§ **RECORDED DATA**
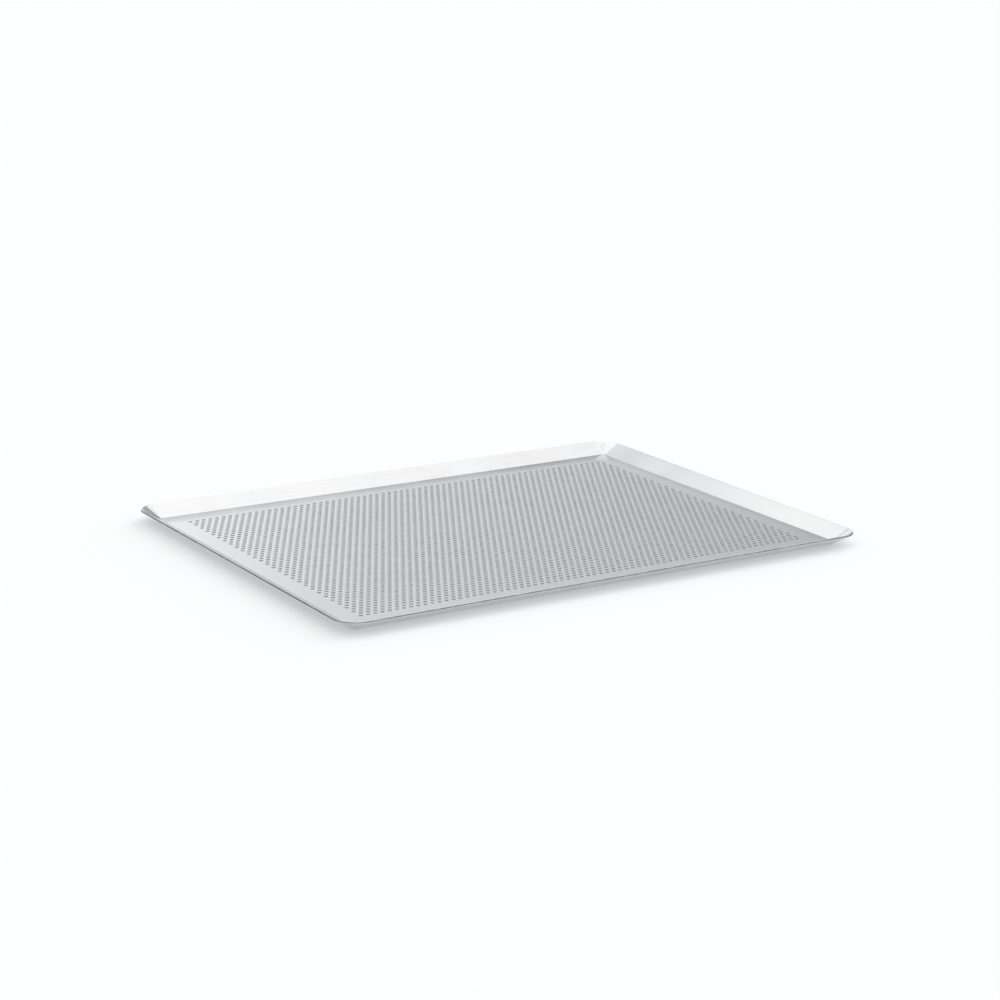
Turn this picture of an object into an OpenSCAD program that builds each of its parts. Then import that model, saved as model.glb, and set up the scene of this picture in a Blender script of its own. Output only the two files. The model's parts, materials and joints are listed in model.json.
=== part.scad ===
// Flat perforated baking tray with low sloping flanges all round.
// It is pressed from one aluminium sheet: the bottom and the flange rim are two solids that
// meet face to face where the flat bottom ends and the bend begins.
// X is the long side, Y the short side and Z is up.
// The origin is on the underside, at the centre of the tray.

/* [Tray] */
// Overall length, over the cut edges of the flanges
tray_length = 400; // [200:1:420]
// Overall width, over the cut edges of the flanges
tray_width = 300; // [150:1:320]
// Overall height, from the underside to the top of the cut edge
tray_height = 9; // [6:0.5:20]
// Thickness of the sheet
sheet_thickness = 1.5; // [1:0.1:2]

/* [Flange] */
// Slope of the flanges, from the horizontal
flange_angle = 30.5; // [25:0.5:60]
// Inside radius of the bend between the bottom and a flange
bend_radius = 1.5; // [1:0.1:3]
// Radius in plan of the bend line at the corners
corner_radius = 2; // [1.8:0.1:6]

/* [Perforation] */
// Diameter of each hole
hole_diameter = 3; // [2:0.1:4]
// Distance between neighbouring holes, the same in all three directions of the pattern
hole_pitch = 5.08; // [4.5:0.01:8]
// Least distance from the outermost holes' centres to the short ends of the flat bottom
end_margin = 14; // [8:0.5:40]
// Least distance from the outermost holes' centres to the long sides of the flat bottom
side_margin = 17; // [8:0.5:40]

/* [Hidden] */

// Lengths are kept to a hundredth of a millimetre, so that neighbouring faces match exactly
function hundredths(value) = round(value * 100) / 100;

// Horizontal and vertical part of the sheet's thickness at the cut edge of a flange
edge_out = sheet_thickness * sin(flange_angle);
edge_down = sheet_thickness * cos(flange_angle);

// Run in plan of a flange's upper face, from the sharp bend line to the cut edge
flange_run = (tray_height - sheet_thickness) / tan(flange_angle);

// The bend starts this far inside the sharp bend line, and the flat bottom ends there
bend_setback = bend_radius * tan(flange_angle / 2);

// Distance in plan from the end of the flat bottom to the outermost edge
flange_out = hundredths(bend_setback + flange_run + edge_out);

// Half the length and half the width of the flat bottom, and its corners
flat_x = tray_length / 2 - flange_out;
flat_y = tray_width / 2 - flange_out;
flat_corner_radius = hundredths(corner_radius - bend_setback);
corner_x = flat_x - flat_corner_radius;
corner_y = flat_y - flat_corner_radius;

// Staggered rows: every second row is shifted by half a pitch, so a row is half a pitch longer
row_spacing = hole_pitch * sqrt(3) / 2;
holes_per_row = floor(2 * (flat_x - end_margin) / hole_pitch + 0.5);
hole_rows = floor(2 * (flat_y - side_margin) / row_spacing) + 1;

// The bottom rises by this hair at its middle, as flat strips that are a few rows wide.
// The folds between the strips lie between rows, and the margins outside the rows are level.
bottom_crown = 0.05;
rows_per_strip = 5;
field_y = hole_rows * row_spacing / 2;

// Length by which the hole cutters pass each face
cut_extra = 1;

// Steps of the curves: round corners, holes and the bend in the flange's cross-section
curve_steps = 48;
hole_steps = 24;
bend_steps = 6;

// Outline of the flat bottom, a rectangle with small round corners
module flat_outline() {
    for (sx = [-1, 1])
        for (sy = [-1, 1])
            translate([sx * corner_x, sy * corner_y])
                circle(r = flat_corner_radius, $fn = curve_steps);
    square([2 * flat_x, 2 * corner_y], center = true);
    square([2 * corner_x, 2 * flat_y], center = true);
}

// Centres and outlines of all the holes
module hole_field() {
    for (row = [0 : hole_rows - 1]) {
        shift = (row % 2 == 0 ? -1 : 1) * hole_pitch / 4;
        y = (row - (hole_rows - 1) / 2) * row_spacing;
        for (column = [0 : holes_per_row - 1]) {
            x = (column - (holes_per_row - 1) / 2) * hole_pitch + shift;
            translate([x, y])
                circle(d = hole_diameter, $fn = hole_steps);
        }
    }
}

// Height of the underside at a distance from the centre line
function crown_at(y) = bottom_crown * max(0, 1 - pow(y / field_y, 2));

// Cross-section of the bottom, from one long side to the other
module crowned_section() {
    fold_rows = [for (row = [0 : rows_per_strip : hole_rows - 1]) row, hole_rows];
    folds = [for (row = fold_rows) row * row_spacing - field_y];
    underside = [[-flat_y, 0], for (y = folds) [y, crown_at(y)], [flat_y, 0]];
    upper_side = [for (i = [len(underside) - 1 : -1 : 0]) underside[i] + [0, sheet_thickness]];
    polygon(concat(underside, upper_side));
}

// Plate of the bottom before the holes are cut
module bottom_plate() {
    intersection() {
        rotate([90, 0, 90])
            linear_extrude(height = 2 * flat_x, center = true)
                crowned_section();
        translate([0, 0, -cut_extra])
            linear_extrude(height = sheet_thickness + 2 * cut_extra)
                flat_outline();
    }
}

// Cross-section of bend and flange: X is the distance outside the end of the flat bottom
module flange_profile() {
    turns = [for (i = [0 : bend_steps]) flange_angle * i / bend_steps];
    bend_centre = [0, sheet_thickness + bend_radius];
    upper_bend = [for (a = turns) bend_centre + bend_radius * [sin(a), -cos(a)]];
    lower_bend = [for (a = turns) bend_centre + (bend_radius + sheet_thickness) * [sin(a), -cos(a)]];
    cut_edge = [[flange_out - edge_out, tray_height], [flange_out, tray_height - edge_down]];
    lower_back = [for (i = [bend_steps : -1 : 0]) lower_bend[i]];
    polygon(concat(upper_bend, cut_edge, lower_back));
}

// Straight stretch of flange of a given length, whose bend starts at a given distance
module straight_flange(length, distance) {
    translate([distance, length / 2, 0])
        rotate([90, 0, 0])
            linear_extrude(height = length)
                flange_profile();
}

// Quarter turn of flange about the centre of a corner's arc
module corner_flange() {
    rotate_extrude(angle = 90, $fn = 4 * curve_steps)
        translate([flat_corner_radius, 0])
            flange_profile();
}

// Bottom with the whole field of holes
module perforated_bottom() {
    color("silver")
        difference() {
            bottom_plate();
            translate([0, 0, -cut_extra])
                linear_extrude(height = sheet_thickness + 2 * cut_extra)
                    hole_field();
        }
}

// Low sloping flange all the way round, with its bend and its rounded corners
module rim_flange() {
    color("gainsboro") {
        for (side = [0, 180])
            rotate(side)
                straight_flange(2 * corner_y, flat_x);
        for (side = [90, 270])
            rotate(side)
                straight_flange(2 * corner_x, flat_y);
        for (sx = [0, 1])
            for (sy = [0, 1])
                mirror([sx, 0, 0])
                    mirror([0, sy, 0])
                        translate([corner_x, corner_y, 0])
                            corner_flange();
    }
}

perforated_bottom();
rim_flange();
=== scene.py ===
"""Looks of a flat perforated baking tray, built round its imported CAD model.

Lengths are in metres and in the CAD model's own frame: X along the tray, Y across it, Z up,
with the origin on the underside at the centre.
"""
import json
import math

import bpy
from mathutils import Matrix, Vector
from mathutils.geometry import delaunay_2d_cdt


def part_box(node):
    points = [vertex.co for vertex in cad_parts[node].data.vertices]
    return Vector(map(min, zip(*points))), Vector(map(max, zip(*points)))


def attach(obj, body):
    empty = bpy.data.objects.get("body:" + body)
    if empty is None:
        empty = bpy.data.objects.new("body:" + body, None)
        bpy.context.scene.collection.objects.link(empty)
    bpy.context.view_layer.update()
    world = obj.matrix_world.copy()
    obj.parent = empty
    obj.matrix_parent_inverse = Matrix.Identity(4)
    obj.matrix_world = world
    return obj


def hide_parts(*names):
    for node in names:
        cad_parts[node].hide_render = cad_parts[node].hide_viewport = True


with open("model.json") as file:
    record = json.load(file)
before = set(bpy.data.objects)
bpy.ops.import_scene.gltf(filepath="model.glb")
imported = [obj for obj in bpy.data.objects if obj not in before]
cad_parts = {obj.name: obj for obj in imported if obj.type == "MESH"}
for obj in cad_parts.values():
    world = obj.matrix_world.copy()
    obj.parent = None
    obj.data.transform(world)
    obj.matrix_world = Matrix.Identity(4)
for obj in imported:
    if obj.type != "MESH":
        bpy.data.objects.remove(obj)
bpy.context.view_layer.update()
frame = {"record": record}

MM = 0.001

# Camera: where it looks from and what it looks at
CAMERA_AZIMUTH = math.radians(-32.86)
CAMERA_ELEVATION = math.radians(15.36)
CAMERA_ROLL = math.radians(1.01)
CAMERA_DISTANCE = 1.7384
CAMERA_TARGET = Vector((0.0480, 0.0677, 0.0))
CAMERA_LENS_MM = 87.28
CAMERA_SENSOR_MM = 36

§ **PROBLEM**
The lines to extract from the data above begin with the line containing "a corner's arc" and end with the line containing "cad_parts[node].hide_render = cad_parts[node].hide_viewport". Extract them exactly, including both.

§ **ANSWER TO THIS PROBLEM**
// Quarter turn of flange about the centre of a corner's arc
module corner_flange() {
    rotate_extrude(angle = 90, $fn = 4 * curve_steps)
        translate([flat_corner_radius, 0])
            flange_profile();
}

// Bottom with the whole field of holes
module perforated_bottom() {
    color("silver")
        difference() {
            bottom_plate();
            translate([0, 0, -cut_extra])
                linear_extrude(height = sheet_thickness + 2 * cut_extra)
                    hole_field();
        }
}

// Low sloping flange all the way round, with its bend and its rounded corners
module rim_flange() {
    color("gainsboro") {
        for (side = [0, 180])
            rotate(side)
                straight_flange(2 * corner_y, flat_x);
        for (side = [90, 270])
            rotate(side)
                straight_flange(2 * corner_x, flat_y);
        for (sx = [0, 1])
            for (sy = [0, 1])
                mirror([sx, 0, 0])
                    mirror([0, sy, 0])
                        translate([corner_x, corner_y, 0])
                            corner_flange();
    }
}

perforated_bottom();
rim_flange();
=== scene.py ===
"""Looks of a flat perforated baking tray, built round its imported CAD model.

Lengths are in metres and in the CAD model's own frame: X along the tray, Y across it, Z up,
with the origin on the underside at the centre.
"""
import json
import math

import bpy
from mathutils import Matrix, Vector
from mathutils.geometry import delaunay_2d_cdt


def part_box(node):
    points = [vertex.co for vertex in cad_parts[node].data.vertices]
    return Vector(map(min, zip(*points))), Vector(map(max, zip(*points)))


def attach(obj, body):
    empty = bpy.data.objects.get("body:" + body)
    if empty is None:
        empty = bpy.data.objects.new("body:" + body, None)
        bpy.context.scene.collection.objects.link(empty)
    bpy.context.view_layer.update()
    world = obj.matrix_world.copy()
    obj.parent = empty
    obj.matrix_parent_inverse = Matrix.Identity(4)
    obj.matrix_world = world
    return obj


def hide_parts(*names):
    for node in names:
        cad_parts[node].hide_render = cad_parts[node].hide_viewport = True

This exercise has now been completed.